Außerdem hat angeblich Pakistan ein Gipfeltreffen der Organisation für Islamische Zusammenarbeit (OIC) gefordert. Bekanntgegeben wurde das allerdings zunächst nur von Irans Außenminister Abbas Araghchi nach einem Telefongespräch mit seinem pakistanischen Amtskollegen, Ishaq Dar. Hinter den Protesten gegen Trumps Projekt, das sich völlig mit jahrzehntelangen israelischen »Transfer«-Plänen deckt, stehen im wesentlichen zwei Argumente: Erstens will sich keines der angesprochenen Länder an der völkerrechtswidrigen Vertreibung der Palästinenser, der nach dem Gazastreifen logischerweise auch die seit 1967 von Israel besetzte Westbank folgen könnte, beteiligen und für deren Folgen international verantwortlich gemacht werden. Allen arabischen Politikern ist klar, dass es darum gehen soll, die Hand zur endgültigen Beseitigung des Ziels eines unabhängigen palästinensischen Staates zu reichen. Zweitens betrachten insbesondere die instabilen Nachbarländer Jordanien und Ägypten die Aufnahme von Hunderttausenden verarmter Vertriebener aus dem Gazastreifen als innenpolitisches und wirtschaftliches Risiko.

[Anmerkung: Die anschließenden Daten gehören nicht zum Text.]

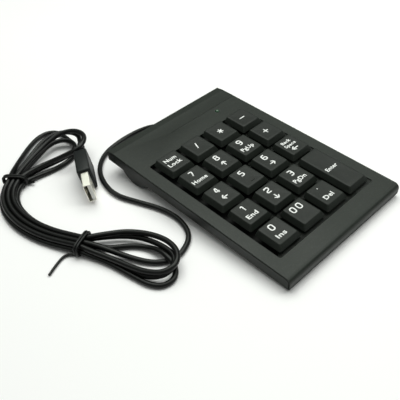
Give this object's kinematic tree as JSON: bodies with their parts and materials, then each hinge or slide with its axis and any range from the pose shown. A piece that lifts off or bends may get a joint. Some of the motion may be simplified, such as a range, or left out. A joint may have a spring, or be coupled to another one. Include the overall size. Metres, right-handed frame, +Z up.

Neben Ägypten und Jordanien hat Trump, israelischen Medienberichten zufolge, ein Auge auch auf Indonesien, Marokko, Somaliland und Puntland geworfen. Die beiden letzteren gelten international zwar unstrittig als Teile Somalias, erheben aber Anspruch auf Eigenstaatlichkeit. Vielleicht halb im Scherz brachte Netanjahu am Sonnabend in einem Fernsehinterview auch Saudi-Arabien als potentiellen Aufnahmestaat für vertriebene Palästinenser ins Gespräch. Dort gebe es »Land genug«, höhnte der israelische Regierungschef. In Riad versteht man in so ernsten Dingen offenbar keinen Spaß. Es hieß, Kronprinz Mohammed bin Salman habe die Haltung des Königreichs mehrmals dargelegt. Nämlich: Ohne Zustimmung Israels zur Schaffung eines palästinensischen Staates keine Normalisierung der ­Beziehungen.